International Business Machines will take a $320m charge against earnings in its current quarter following the partial settlement of a class action lawsuit relating to its pension plan.
The deal also caps IBM's further potential liability at $1.4bn, removing a significant uncertainty over the financial outlook for the company.
However, IBM said that it would continue to appeal last year's ruling by the District Court of Southern Illinois that the 'cash balance' portion of its pension plan discriminated against older employees.
?We believe that we are likely to be successful on appeal. But we felt it was in the best interests of our shareholders and the business to reduce our financial risk relating to these claims,? said Jesse Green, IBM's Treasurer.
If the Court of Appeals finds in favour of the company, the $1.4bn will not be paid. The case should be concluded within the next two years.
The lawsuit stem from a series of changes made by IBM to its pension plan in the 1990s.
Earlier this month, the company reached a $20m settlement with with one small class of former employees. Under the latest deal, IBM will pay $300m in incremental pension benefits to a second class.
Mr Green said that remaining $1.4bn potential liability would not be charged against earnings.
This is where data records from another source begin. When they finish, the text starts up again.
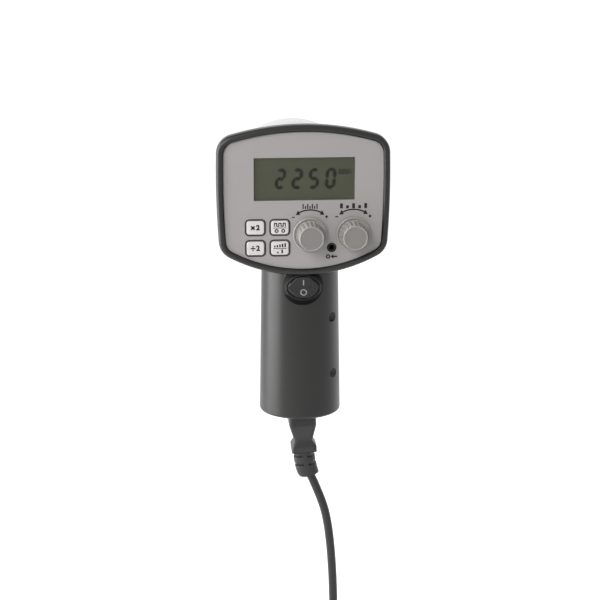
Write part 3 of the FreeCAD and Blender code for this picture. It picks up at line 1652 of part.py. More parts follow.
def check_and_export():
    """Check every object and write each piece to its own file."""
    doc.recompute()
    for thing in doc.Objects:
        if "Invalid" in thing.State or "Error" in thing.State:
            raise RuntimeError(f"{thing.Name} {thing.Label} failed: {thing.State}")
    os.makedirs("parts", exist_ok=True)
    for piece in pieces:
        shape = piece.Shape
        if shape.isNull() or not shape.isValid() or not shape.Solids:
            raise RuntimeError(f"{piece.Label} has no valid solid")
        print(piece.Label, len(shape.Solids), round(shape.Volume, 1))
        shape.exportStep(f"parts/{piece.Label}.step")


make_case_halves()
make_case_screws()
make_front_panel()
make_display()
make_keys()
make_control("fine", s.fine_x)
make_control("coarse", s.coarse_x)
make_control_nuts()
make_trigger_socket()
make_control_board()
make_power_board()
make_spacers_and_screws()
make_components()
make_power_switch()
lamp_apex = make_reflector()
make_lamp(lamp_apex)
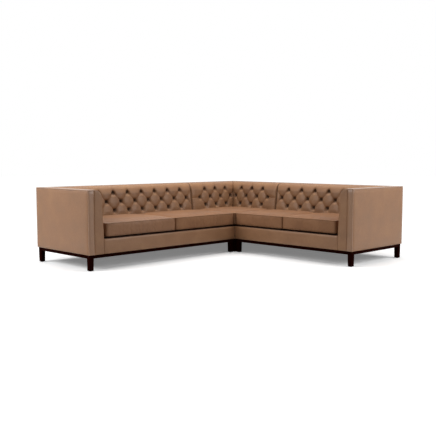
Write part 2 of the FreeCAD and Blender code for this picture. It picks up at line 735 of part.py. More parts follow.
def corner_module():
    side = CORNER_SIDE
    inner = side - COVER
    holes = bolt_holes(side, side)
    pad = corner_inside_back()
    return {
        "plinth_rails": plinth_rails(side, side, both_ways(socket_holes())),
        "legs": legs(side, side),
        "leg_glides": leg_glides(side, side),
        "leg_bolts": leg_bolts(side, side),
        "seat_frame": seat_frame(side, side),
        "back_frame": back_frame(COVER, side, holes)
        + [swapped(timber) for timber in back_frame(WALL, side, holes)],
        "seat_springs": seat_springs(side, side),
        "seat_deck": seat_deck(side, side),
        "outside_backs": [
            panel(0, side, 0, COVER, BODY_BOTTOM, SHELL_TOP),
            panel(0, COVER, COVER, side, BODY_BOTTOM, SHELL_TOP),
        ],
        "border_band": [
            panel(0, side, 0, WALL, SHELL_TOP, HEIGHT),
            panel(0, WALL, WALL, side, SHELL_TOP, HEIGHT),
        ],
        "inside_backs": both_ways([pad]),
        "back_buttons": both_ways(back_buttons(corner_mids(), CORNER_PITCH)),
        "end_panels": [
            panel(inner, side, COVER, side, BODY_BOTTOM, DECK_TOP),
            panel(COVER, inner, inner, side, BODY_BOTTOM, DECK_TOP),
            panel(inner, side, COVER, WALL, DECK_TOP, SHELL_TOP),
            panel(COVER, WALL, inner, side, DECK_TOP, SHELL_TOP),
        ],
        "dust_cover": dust_cover(side, side),
        "connector_sockets": both_ways(sockets()),
    }


# From the bench frames to the row frame
def to_left(shape):
    flipped = shape.mirror(Vector(0, 0, 0), Vector(0, 1, 0))
    return flipped.translated(Vector(-LONG_WING / 2, SHORT_WING / 2, 0))


def to_right(shape):
    turned = shape.rotated(Vector(0, 0, 0), Vector(0, 0, 1), 90)
    return turned.translated(Vector(LONG_WING / 2, -SHORT_WING / 2, 0))


def to_corner(shape):
    turned = shape.rotated(Vector(0, 0, 0), Vector(0, 0, 1), 180)
    return turned.translated(Vector(LONG_WING / 2, SHORT_WING / 2, 0))


def write(node, solids, place):
    placed = [place(part) for solid in solids for part in solid.Solids]
    for part in placed:
        if not part.isValid() or part.Volume <= 0:
            print("check", node)
    Part.makeCompound(placed).exportStep(os.path.join("parts", node + ".step"))


def main():
    os.makedirs("parts", exist_ok=True)
    sides = {
        "left": (arm_module(LONG_MODULE), to_left),
        "right": (arm_module(SHORT_MODULE), to_right),
        "corner": (corner_module(), to_corner),
    }
    for side, (nodes, place) in sides.items():
        for name, solids in nodes.items():
            write(side + "_" + name, solids, place)
    for side, length, place in (("left", LONG_MODULE, to_left), ("right", SHORT_MODULE, to_right)):
        outer, inner = arm_cushions(length)
        write(side + "_seat_cushion_outer", [outer], place)
        write(side + "_seat_cushion_inner", [inner], place)
    write("corner_seat_cushion", [corner_cushion()], to_corner)


main()
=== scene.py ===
# %% [markdown]
# # A tufted leather corner sofa
#
# This lesson dresses a corner sofa that is already built as a set of solid parts. The parts give
# every size and place, and nothing here moves them. Where a part is hard, such as a leg bolt, it
# keeps its shape and only gets a finish. Where it is soft, such as a cushion or the tufted back, a
# softer shape made here stands in its place.
#
# The first cell loads the parts.

import math

import bmesh
import bpy
import numpy as np
from mathutils import Matrix, Vector, noise


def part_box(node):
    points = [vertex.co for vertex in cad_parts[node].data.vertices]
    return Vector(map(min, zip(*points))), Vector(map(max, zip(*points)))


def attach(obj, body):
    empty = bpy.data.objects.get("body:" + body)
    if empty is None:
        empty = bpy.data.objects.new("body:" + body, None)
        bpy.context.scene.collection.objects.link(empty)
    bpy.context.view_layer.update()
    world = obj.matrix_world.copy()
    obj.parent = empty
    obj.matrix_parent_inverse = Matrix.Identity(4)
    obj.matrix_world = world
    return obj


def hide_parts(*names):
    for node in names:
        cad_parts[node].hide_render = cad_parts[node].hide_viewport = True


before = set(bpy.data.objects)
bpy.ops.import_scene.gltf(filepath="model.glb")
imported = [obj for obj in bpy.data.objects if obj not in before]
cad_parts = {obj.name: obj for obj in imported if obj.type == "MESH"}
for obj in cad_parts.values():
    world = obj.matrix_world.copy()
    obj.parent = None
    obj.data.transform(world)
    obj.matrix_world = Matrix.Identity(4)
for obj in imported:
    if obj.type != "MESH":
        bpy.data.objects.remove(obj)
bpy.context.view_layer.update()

# %% [markdown]
# ## Colours and nodes
#
# Colours are written as hex numbers, as a paint chart gives them. Blender's shaders work on linear
# light, so one function turns a hex colour into linear numbers. A second small function adds one
# shader node, sets its values and links its inputs, which keeps each finish short enough to read.
# Every finish starts from object coordinates and ends in one principled shader.

# %% Helpers for finishes


def linear(code):
    """An sRGB hex colour as linear red, green, blue and alpha."""
    parts = [int(code[i:i + 2], 16) / 255 for i in (1, 3, 5)]
    return [c / 12.92 if c <= 0.04045 else ((c + 0.055) / 1.055) ** 2.4 for c in parts] + [1.0]


def add(tree, kind, settings=None, inputs=None, stops=()):
    """One node, with its settings, its inputs as values or sockets, and a ramp's colour stops."""
    node = tree.nodes.new("ShaderNode" + kind)
    for key, value in (settings or {}).items():
        setattr(node, key, value)
    for key, value in (inputs or {}).items():
        if isinstance(value, bpy.types.NodeSocket):
            tree.links.new(value, node.inputs[key])
        else:
            node.inputs[key].default_value = value
    if stops:
        bar = node.color_ramp.elements
        while len(bar) < len(stops):
            bar.new(0.5)
        for element, (place, code) in zip(bar, stops):
            element.position, element.color = place, linear(code)
    return node


def new_finish(name):
    """An empty material, its node tree, and the object coordinates that its patterns lie on."""
    finish = bpy.data.materials.new(name)
    finish.use_nodes = True
    tree = finish.node_tree
    tree.nodes.clear()
    return finish, tree, add(tree, "TexCoord").outputs["Object"]


def ended(finish, tree, inputs):
    """The material, ended with a principled shader that has these inputs."""
    shader = add(tree, "BsdfPrincipled", inputs=inputs)
    add(tree, "OutputMaterial", inputs={"Surface": shader.outputs["BSDF"]})
    return finish


def per(millimetres):
    """The texture scale at which one feature is about this many millimetres wide."""
    return 1000.0 / millimetres


# %% [markdown]
# ## Corrected-grain leather
#
# The cover is cow hide, drum dyed taupe brown and finished with a thin clear film. Three things
# give it away: a slow, cloudy change of colour over a hand's width, a pebbled grain of about 2 mm,
# and a satin film that is a little glossier where hands and backs have polished it, as on the arm
# tops and in the outer seat of the long wing. The pebbles are too fine for a picture of the whole
# sofa, so a second, coarser set of creases of 35 mm is drawn with them. An attribute paints light
# and shade into the dye. Where it is positive it darkens the button wells and the seams as painted
# shade. Where it is negative it lightens the roll of the back and the pillow tips under the buttons
# as painted light.

# %% Leather
CLOUD, SPECK, WRINKLE, PEBBLE = 170, 14, 35, 2.4
SPECK_SHARE = 0.3
# How dark the deepest painted shade makes the dye.
DARKEST_PAINTED_SHADE = 0.2
COAT_ROUGHNESS = 0.28
SHELL_TONES = ("#876346", "#8F684A", "#977050")
TUFTED_TONES = ("#7A583F", "#825F43", "#8A6749")
SEAT_TONES = ("#815C42", "#896246", "#91694C")
# The buttons are a much darker copy of the leather, as painted shade for the bottoms of their
# wells.
SHADED_BUTTON_TONES = ("#33211A", "#3B291D", "#453022")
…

US accounting rules asks companies not to charge potential liabilities unless they are likely to be paid.
The outcome of the appeal has implications for the approximately 1,200 cash balance pension plans run by other US employers.
If such schemes are found to discriminate against older workers, companies could be forced to pump billions of dollars into their pension schemes to covered increased liabilities.
IBM had $8.2bn of cash on its balance sheet at the end of the last quarter and zero net debt excluding its computer financing business. Mr Green said then company would decide at the end of the year whether it needs to make additional contributions to its pension fund as a rsult of the settlement.